— Problem to solve —
Repeat verbatim only the lines from the opening of the material below through the one that contains "return runs".

----------

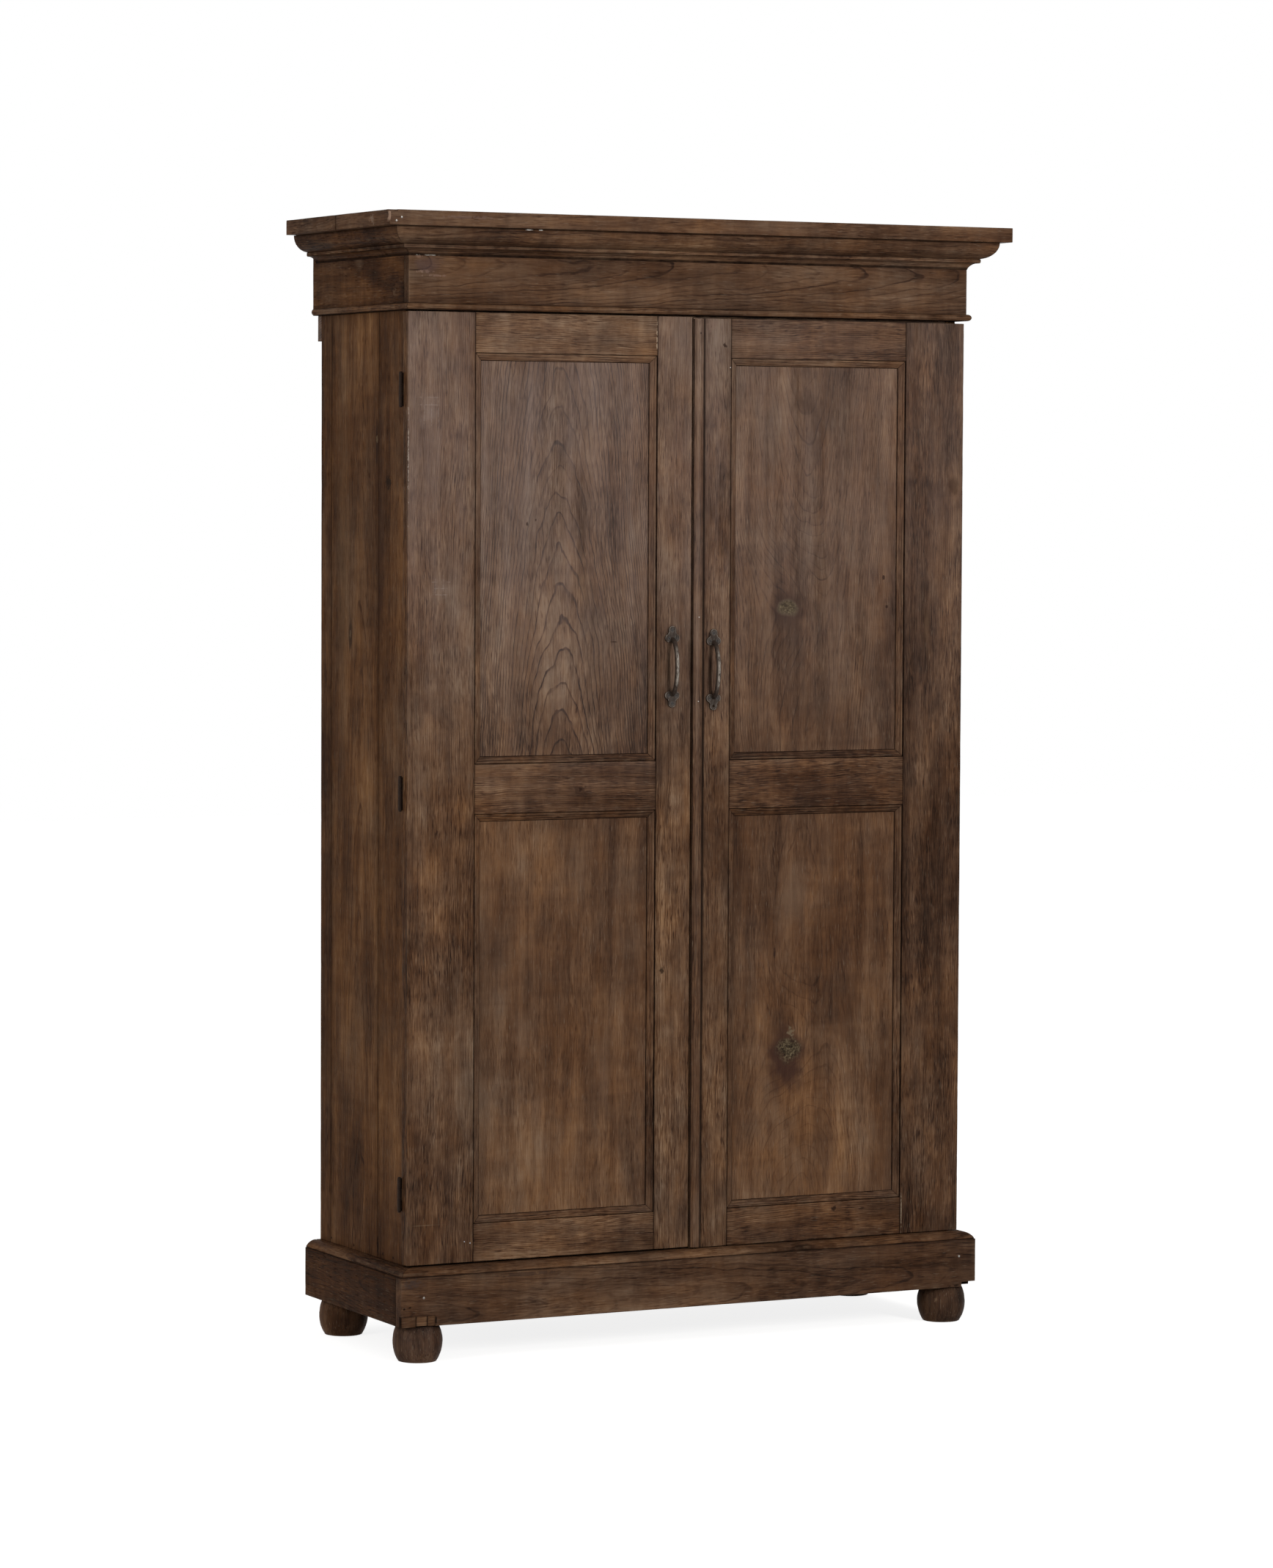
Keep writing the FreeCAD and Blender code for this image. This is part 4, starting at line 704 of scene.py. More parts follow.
def three_runs(section, half, front_y, back_y, z, seed, sides_change=(0, 0, 0), **looks):
    """One moulding along the front and, mitred to it, along the left and the right."""
    runs = [strip(section, length, (start, front_y, z), along, out, (0, 0, 1), -1, ends, seed + spot,
                  heart=(0.08, 0.05, 0.01), **looks)
            for spot, (start, length, along, out, ends) in enumerate((
                (-half, 2 * half, (1, 0, 0), (0, -1, 0), 1),
                (-half, back_y - front_y, (0, 1, 0), (-1, 0, 0), 0),
                (half, back_y - front_y, (0, 1, 0), (1, 0, 0), 0)))]
    for side_run in runs[1:]:
        side_run["tint"] = side_run["tint"] + sides_change
    return runs


frieze_front_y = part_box("frieze_front")[0].y
frieze_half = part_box("frieze_front")[1].x
crown_bottom, cap_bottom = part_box("frieze_front")[0].z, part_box("frieze_front")[1].z
cornice_section = [(0, 0), *arc((0, 0), (17.6, 11.8), -16, 7), (17.0, 12.5), (18.2, 13.0), (18.2, 17.9),
                   (17.0, 18.7), (18.6, 19.6), *arc((18.6, 19.6), (43.5, 49), 29, 12), (0, 49)]
cornice_runs = three_runs(
    in_metres(cornice_section), frieze_half, frieze_front_y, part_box("cornice_left")[1].y,
    cap_bottom - cornice_height, 71, sides_change=(-0.25, 0.35, -0.08), tint=(0.495, 0.50, 0.08),
    worn=(9, 10, 18), dark=(0, 1, 8, 11, 24))
for side, run in zip(("front", "left", "right"), cornice_runs):
    piece(f"cornice_{side}_run", [run], moulding_teak, "carcase", "moulding_teak", "cornice_" + side,
          sharp=35)
bead_section = [(0, 0), (1.5, 0), *arc((1.5, 0), (1.5, 12), 6.023, 10), (0, 12)]
piece("crown_bead_runs", three_runs(
    in_metres(bead_section), frieze_half, frieze_front_y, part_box("crown_bead")[1].y, crown_bottom, 75,
    tint=(0.48, 0.60, 0.05), worn=(5, 6, 7), dark=(0, 1, 2, 10, 11, 12)),
    moulding_teak, "carcase", "moulding_teak", "crown_bead", sharp=40)

# ---------------------------------------------------------------------------------------------------
# Cap: two square-edged boards over the crown. Its front left corner is broken and bright with wear, and
# two nails show there.
cap_teak = teak_finish("cap_teak", ring_gap=5 * mm, lines=0.15, pores=0.55, clouds=0.8, gloss=0.008, marks=[
    ((-619, -236, 1990), (3, 7, 16), (0.33, 0.22, 0.16), 0.85, 1.0),
    ((-619, -160, 1989), (4, 12, 5), (0.27, 0.20, 0.16), 0.5, 1.8),
    ((-619, -168, 1984), (4, 5, 9), (0.27, 0.20, 0.16), 0.4, 1.8),
    ((-470, -237, 1990), (50, 4, 4), (0.17, 0.11, 0.09), 0.4, 1.8)])
front_cap_board = 230 * mm
corner_break = 3 * mm
low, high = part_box("cap_boards")
cap_joint = low.y + front_cap_board
broken_corner = ((-far, -far, -far), (-603 * mm, -228 * mm, far), 2, high.z - corner_break, "below")
cap_solids = [
    board(low, (high.x, cap_joint, high.z), "x", "+z", 81, (0.04, 0.08, 0.02), (0.51, 0.55, 0.09), "+y",
          soft=2.2 * mm, step=9 * mm, let_in=[broken_corner]),
    board((low.x, cap_joint, low.z), high, "x", "+z", 82, (-0.05, 0.12, 0.02), (0.42, 0.52, 0.06), "-y",
          soft=2.2 * mm)]
for solid in cap_solids:
    on_end = np.abs(solid["points"][:, 0]) > high.x - 1.2 * mm
    solid["grain"][on_end] = solid["points"][on_end][:, [2, 0, 1]]
piece("cap_planks", cap_solids, cap_teak, "carcase", "crown_teak", "cap_boards")

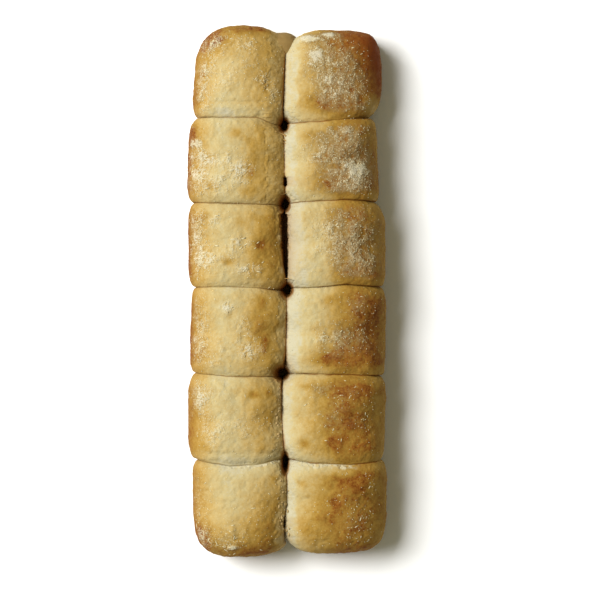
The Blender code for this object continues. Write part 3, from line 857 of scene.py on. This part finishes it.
def put_piece(name, points, faces, material, states=None, caps=(), burnt=None):
    """Make a piece of the bread from points, faces and many-sided caps, with its states."""
    mesh = bpy.data.meshes.new(name)
    sizes = np.concatenate([np.full(len(faces), faces.shape[1]), [len(cap) for cap in caps]])
    corners = np.concatenate([faces.ravel(), *caps]).astype(np.int32)
    mesh.vertices.add(len(points))
    mesh.vertices.foreach_set("co", np.ascontiguousarray(points - MIDDLE, np.float32).ravel())
    mesh.loops.add(len(corners))
    mesh.loops.foreach_set("vertex_index", corners)
    mesh.polygons.add(len(sizes))
    starts = np.concatenate([[0], np.cumsum(sizes)[:-1]]).astype(np.int32)
    mesh.polygons.foreach_set("loop_start", starts)
    mesh.update(calc_edges=True)
    mesh.validate()
    if states is not None:
        layer = mesh.attributes.new("bake", "FLOAT_COLOR", "POINT")
        layer.data.foreach_set("color", np.ascontiguousarray(states, np.float32).ravel())
    if burnt is not None:
        layer = mesh.attributes.new("burnt", "FLOAT", "POINT")
        layer.data.foreach_set("value", burnt.astype(np.float32))
    mesh.shade_smooth()
    mesh.materials.append(material)
    piece = stand(name, mesh)
    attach(piece, "root")
    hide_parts("bread")


crust = crust_material()
for roll in ROLLS:
    skin = roll["skin"] = dress_roll(roll)
    caps = [roll["base"][::-1]]
    put_piece(roll["name"], skin.points, roll["faces"], crust, skin.states, caps, skin.burnt)

# ----------------------------------------------------------------------
# Core and lobe. Under the seams the dough is one mass, which closes the bottoms of the pits.
# At the far end a low lobe of dough fills the notch between the first two rolls.

BALL_RINGS = 48
BALL_SEGMENTS = 96


def ball(rings, segments):
    """A unit ball: points at even angles, quads between the rings, and a cap at each pole."""
    polar = np.linspace(0, np.pi, rings + 1)[1:-1]
    turn = np.arange(segments) * 2 * np.pi / segments
    polar, turn = np.meshgrid(polar, turn, indexing="ij")
    out, up = np.sin(polar), np.cos(polar)
    points = np.stack([out * np.cos(turn), out * np.sin(turn), up], axis=-1)
    grid = np.arange((rings - 1) * segments).reshape(rings - 1, segments)
    after = np.roll(grid, -1, axis=1)
    faces = quads(grid[:-1], grid[1:], after[1:], after[:-1])
    return points.reshape(-1, 3), faces, [grid[0], grid[-1][::-1]]


def squared(ways, power):
    """Points along each direction of a ball where |x|^p + |y|^p + |z|^p = 1."""
    return ways / (np.abs(ways) ** power).sum(axis=1)[:, None] ** (1 / power)


CORE_INSET = 11.0 * MM
CORE_HEIGHT = 10.0 * MM
CORE_START = 0.4 * MM
CORE_POWER = 8
ways, faces, caps = ball(BALL_RINGS, BALL_SEGMENTS)
core_high = np.array([SIDES[1].min() - CORE_INSET, ENDS[1].max() - CORE_INSET])
core_low = np.array([SIDES[-1].max() + CORE_INSET, ENDS[1].min() + CORE_INSET])
core_middle = [*(core_high + core_low) / 2, (CORE_HEIGHT + CORE_START) / 2]
core_half = [*(core_high - core_low) / 2, (CORE_HEIGHT - CORE_START) / 2]
core_points = squared(ways, CORE_POWER) * core_half + core_middle
# Baked, floury, torn and creased, as on the rolls.
core_states = np.tile([0.55, 0.0, 0.4, 0.3], (len(core_points), 1))
put_piece("core", core_points, faces, crust, core_states, caps)

# Dough that dried in the shade of the rolls, two dull tans in soft patches, with no shine.
DOUGH_TANS = ("#8F7546", "#796035")
DOUGH_PATCH = 3.0 * MM
DOUGH_WRINKLE = 1.2 * MM


def matt_dough():
    """Two tans mixed by soft noise, with shallow wrinkles from finer noise."""
    material, tree, shader = start_material("matt_dry_dough", 0.88, 0.10)
    place = add(tree, "TexCoord", {}).outputs["Object"]
    fields = {"Scale": 1 / DOUGH_PATCH, "Detail": 4, "Vector": place}
    patchy = add(tree, "TexNoise", fields)
    pale, dark = linear(DOUGH_TANS[0]), linear(DOUGH_TANS[1])
    tan = add(tree, "Mix", {"data_type": "RGBA", 0: patchy, 6: pale, 7: dark})
    tree.links.new(tan.outputs[2], shader.inputs["Base Color"])
    fields = {"Scale": 1 / DOUGH_WRINKLE, "Detail": 3, "Vector": place}
    wrinkles = add(tree, "TexNoise", fields)
    fields = {"Strength": 0.6, "Distance": 0.3 * MM, "Height": wrinkles}
    bump = add(tree, "Bump", fields)
    tree.links.new(bump.outputs["Normal"], shader.inputs["Normal"])
    return material


LOBE_PLACE = np.array([-4.2, 142.0, 13.0]) * MM
LOBE_HALF_SIZE = np.array([13.0, 13.6, 19.5]) * MM
LOBE_POWER = 2.5
LOBE_WRINKLE = 0.4 * MM
lobe_points = squared(ways, LOBE_POWER) * LOBE_HALF_SIZE + LOBE_PLACE
lobe_points += ways * (LOBE_WRINKLE * noise(lobe_points, 6 * MM, 81))[:, None]
lobe_points[:, 2] = np.maximum(lobe_points[:, 2], CORE_START)
put_piece("lobe", lobe_points, faces, matt_dough(), None, caps)

# ----------------------------------------------------------------------
# Loose flour grains: specks of the rice flour that was shaken over the dough. They stand on
# the crust that they dried on, each a dull little stone.

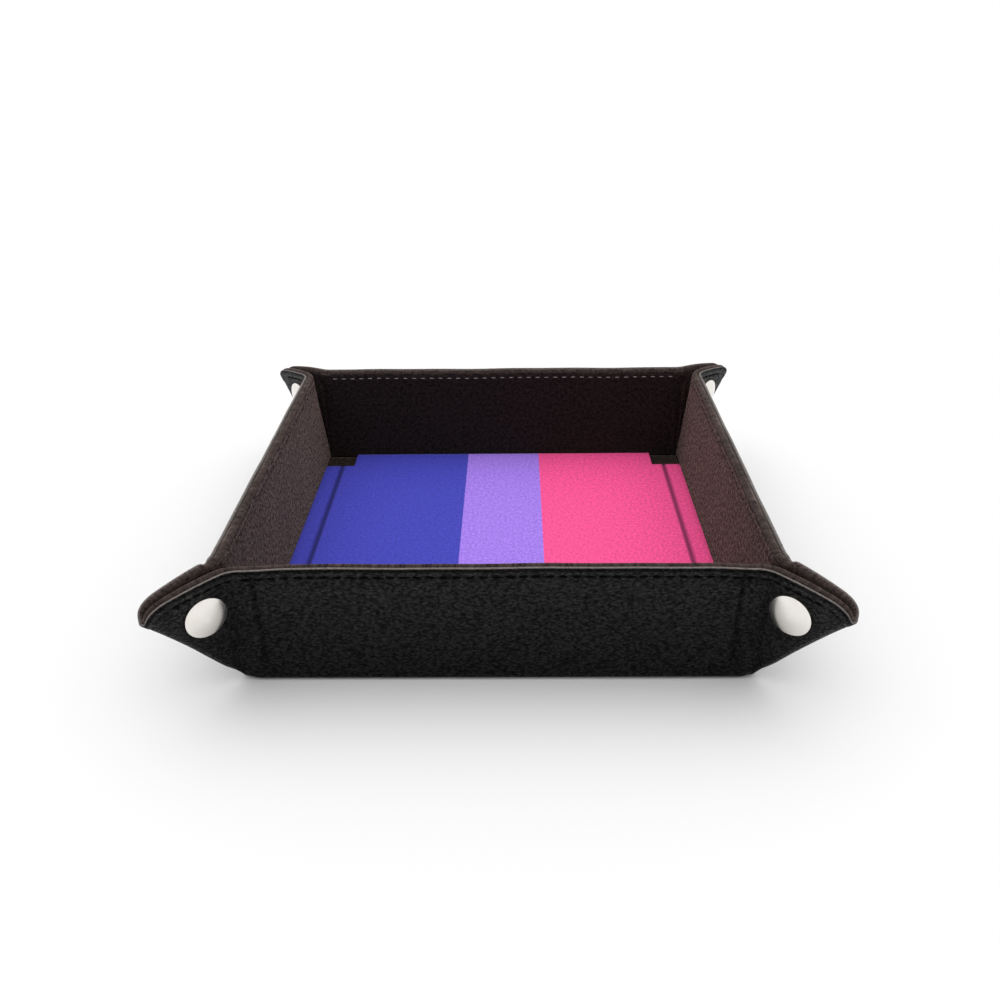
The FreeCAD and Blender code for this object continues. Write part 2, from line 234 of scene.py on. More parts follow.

----------

— Solution —
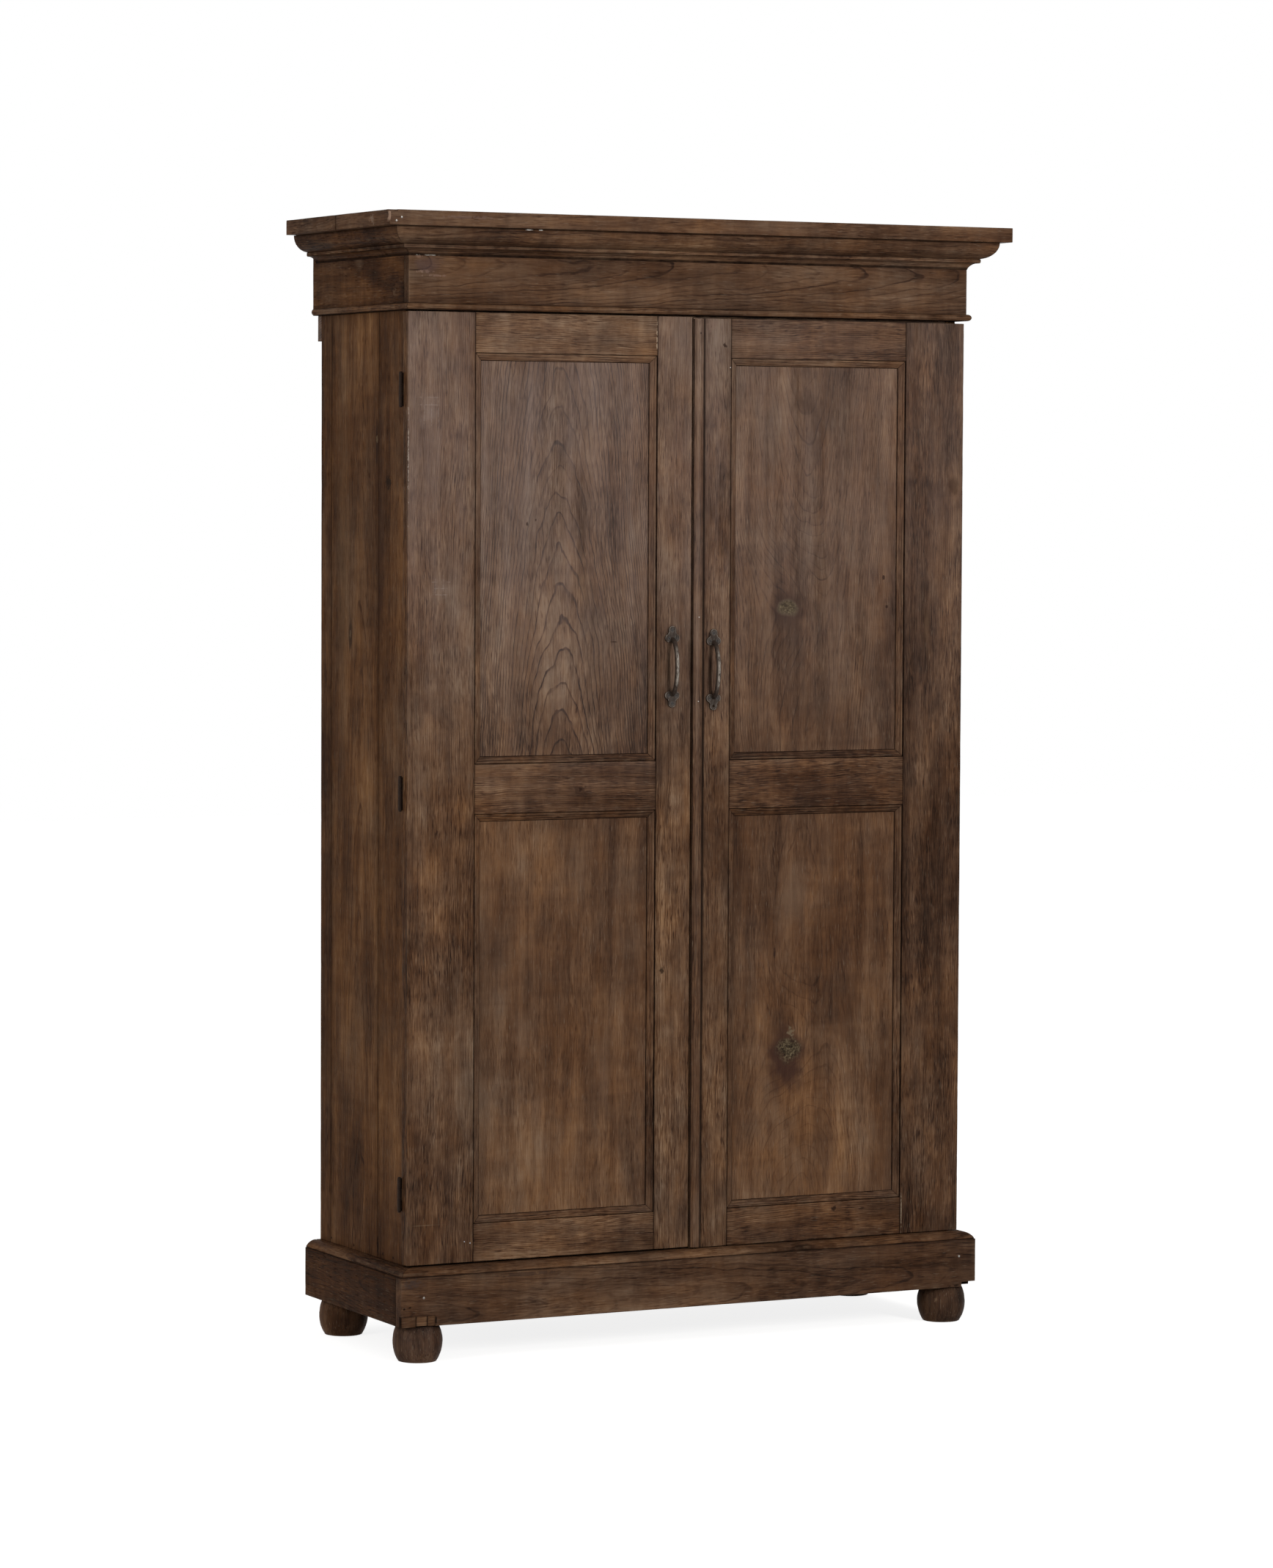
Keep writing the FreeCAD and Blender code for this image. This is part 4, starting at line 704 of scene.py. More parts follow.
def three_runs(section, half, front_y, back_y, z, seed, sides_change=(0, 0, 0), **looks):
    """One moulding along the front and, mitred to it, along the left and the right."""
    runs = [strip(section, length, (start, front_y, z), along, out, (0, 0, 1), -1, ends, seed + spot,
                  heart=(0.08, 0.05, 0.01), **looks)
            for spot, (start, length, along, out, ends) in enumerate((
                (-half, 2 * half, (1, 0, 0), (0, -1, 0), 1),
                (-half, back_y - front_y, (0, 1, 0), (-1, 0, 0), 0),
                (half, back_y - front_y, (0, 1, 0), (1, 0, 0), 0)))]
    for side_run in runs[1:]:
        side_run["tint"] = side_run["tint"] + sides_change
    return runs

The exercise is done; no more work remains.